--- Start Items ---
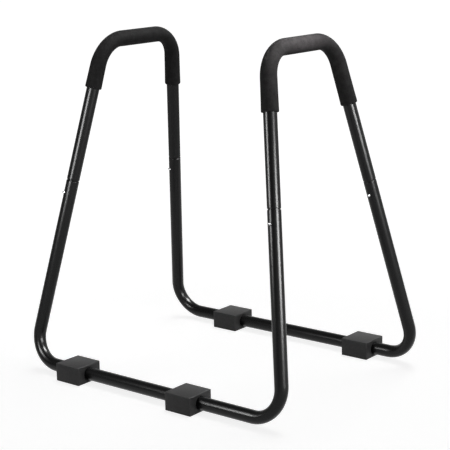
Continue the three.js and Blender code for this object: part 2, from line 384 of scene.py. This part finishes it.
# tubes
tube = {
    "diameter": 32,
    "wall": 1.5,
    "sides": 64,
    "bendSteps": 24,
    "bendFlatShare": 0.1,
    "baseBendRadius": 70,
    "handleBendRadius": 75,
}
joint = {
    "gap": 1.8,
    "rimRound": 1.4,
    "plugLength": 70,
    "plugClearance": 0.4,
    "plugChamfer": 1,
    "shoulderLength": 2.2,
    "shoulderRound": 1.6,  # how far the shoulder has drawn in where it meets the plug
    "roundSteps": 5,
}
button = {
    "drop": 32,  # below the seam
    "turns": {"left": 20, "right": 0},  # degrees about the leg, outwards
    "diameter": 6.4,
    "proud": 5.2,
    "domeHeight": 1.9,
    "domeSteps": 10,
    "sides": 40,
    "holeClearance": 0.4,
    "flangeDiameter": 9.2,
    "flangeThickness": 1,
    "flangeClearance": 0.4,
    "rivetDiameter": 3,
    "rivetHeadDiameter": 4.6,
    "rivetHeadThickness": 0.8,
}
tubeRadius = tube["diameter"] / 2
tubeBore = tubeRadius - tube["wall"]
plugRadius = tubeBore - joint["plugClearance"]
plugBore = plugRadius - tube["wall"]

baseTurn = pi / 2 + legTilt
baseLine = bentLine(station["baseWidth"] / 2, tube["baseBendRadius"], baseTurn, 1)
baseSetback = tube["baseBendRadius"] * tan(baseTurn / 2)
baseSeam = baseLine["bendEnd"] + station["seamDistance"] - baseSetback
handleTurn = atan2(handleLegRise, endLean)
handleLine = bentLine(station["handleLength"] / 2, tube["handleBendRadius"], handleTurn, -1)
handleSetback = tube["handleBendRadius"] * tan(handleTurn / 2)
handleSeam = handleLine["bendEnd"] + legLength - station["seamDistance"] - handleSetback


def buttonDrill(row, flank):  # from the middle of the leg out through its front wall
    drop = Matrix.Translation((0, 0, -button["drop"]))
    return legFrame(row, flank) @ drop @ Matrix.Rotation(pi / 2, 4, "X")


def drillForButtons(piece, places):
    radius = button["diameter"] / 2 + button["holeClearance"]
    drillPiece(piece, [buttonDrill(*place) for place in places], radius, tube["diameter"])


def aroundHole(seam, toHole):  # rings on both sides of a button hole keep the long faces clean
    reach = button["diameter"]
    return [seam + toHole - reach, seam + toHole + reach]


def baseTube(row):
    before, after = aroundHole(baseSeam, -button["drop"])
    rim = roundOver(baseSeam - joint["rimRound"], tubeRadius, joint["rimRound"], joint["rimRound"],
                    joint["roundSteps"])
    outer = [(before, tubeRadius), (after, tubeRadius), *rim]
    inner = [(before, tubeBore), (after, tubeBore), (baseSeam, tubeBore)]
    bm = sleeveAlong(baseLine, [outer] * 2, [inner] * 2, tube)
    piece = finishPiece(bm, f"{row}_base_tube", baseFrame(row), basePaint, "frame",
                        f"base_tube_{row}")
    drillForButtons(piece, [(row, flank) for flank in flanks])


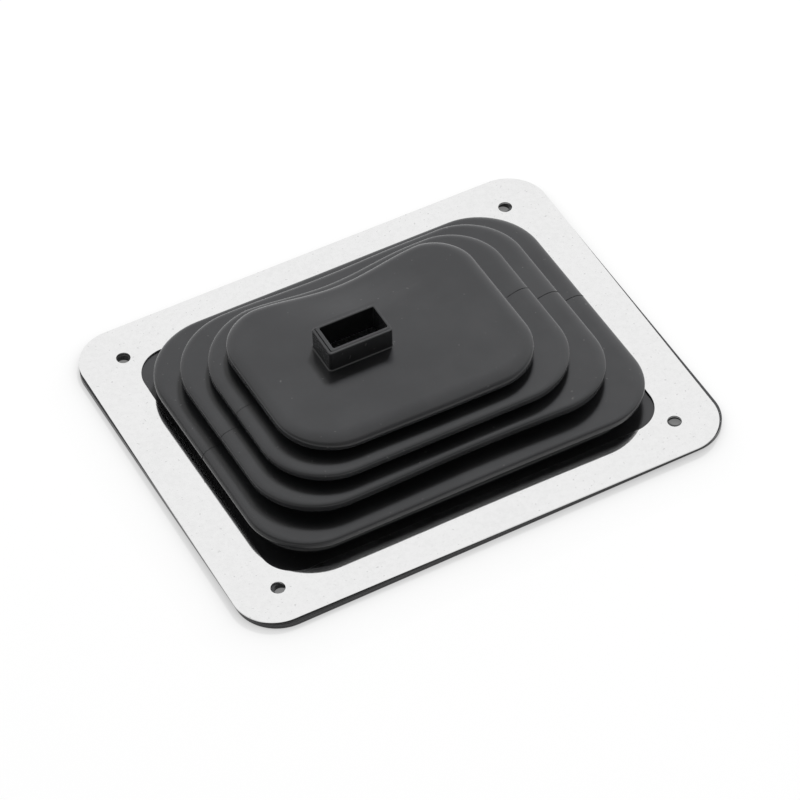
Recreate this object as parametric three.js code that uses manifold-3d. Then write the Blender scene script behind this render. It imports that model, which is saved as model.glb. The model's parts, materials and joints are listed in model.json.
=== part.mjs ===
import * as THREE from 'three';
import { mergeVertices } from 'three/addons/utils/BufferGeometryUtils.js';
import Module from 'manifold-3d';

// Gear lever gaiter: a moulded rubber bellows with a flat flange, held down by a flat metal trim plate.
// Millimetres, +Z up. The origin is the middle of the flange's underside, and X runs along the long side.

// Trim plate, laid straight, a little off the middle of the flange
const plateLength = 205;
const plateWidth = 164.4;
const plateThickness = 0.9;
const plateCornerRadius = 17;
const plateShift = { x: -0.5, y: -0.7 };

// Window in the plate that the bellows stands up through
const windowLength = 166.6;
const windowWidth = 126.8;
const windowCornerRadius = 13.5;

// Screw holes, one near each corner of the plate and of the flange below it
const screwHoleDiameter = 5.55;
const screwInsetX = 17.8;
const screwInsetY = 15.9;

// Rubber flange, of the plate's outline, lying slightly turned under it
const flangeThickness = 2.5;
const flangeTurn = THREE.MathUtils.degToRad(0.6);

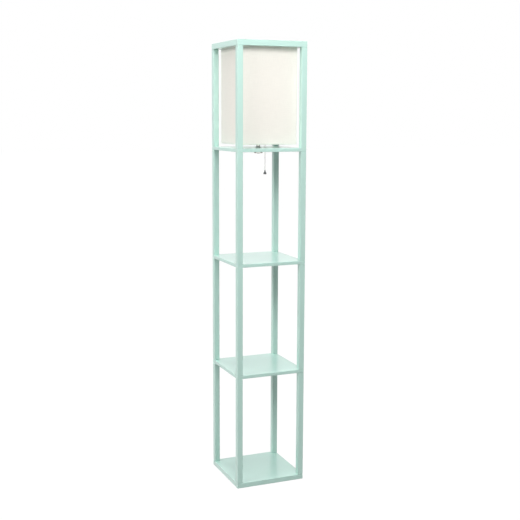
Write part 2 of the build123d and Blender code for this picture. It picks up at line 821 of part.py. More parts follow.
--- End Items ---
## Short task
Can you repeat, word for word, every line above from the one containing "Recreate this object" down to the one containing "const windowCornerRadius = 13.5;", including both?

## Answer to the problem
Recreate this object as parametric three.js code that uses manifold-3d. Then write the Blender scene script behind this render. It imports that model, which is saved as model.glb. The model's parts, materials and joints are listed in model.json.
=== part.mjs ===
import * as THREE from 'three';
import { mergeVertices } from 'three/addons/utils/BufferGeometryUtils.js';
import Module from 'manifold-3d';

// Gear lever gaiter: a moulded rubber bellows with a flat flange, held down by a flat metal trim plate.
// Millimetres, +Z up. The origin is the middle of the flange's underside, and X runs along the long side.

// Trim plate, laid straight, a little off the middle of the flange
const plateLength = 205;
const plateWidth = 164.4;
const plateThickness = 0.9;
const plateCornerRadius = 17;
const plateShift = { x: -0.5, y: -0.7 };

// Window in the plate that the bellows stands up through
const windowLength = 166.6;
const windowWidth = 126.8;
const windowCornerRadius = 13.5;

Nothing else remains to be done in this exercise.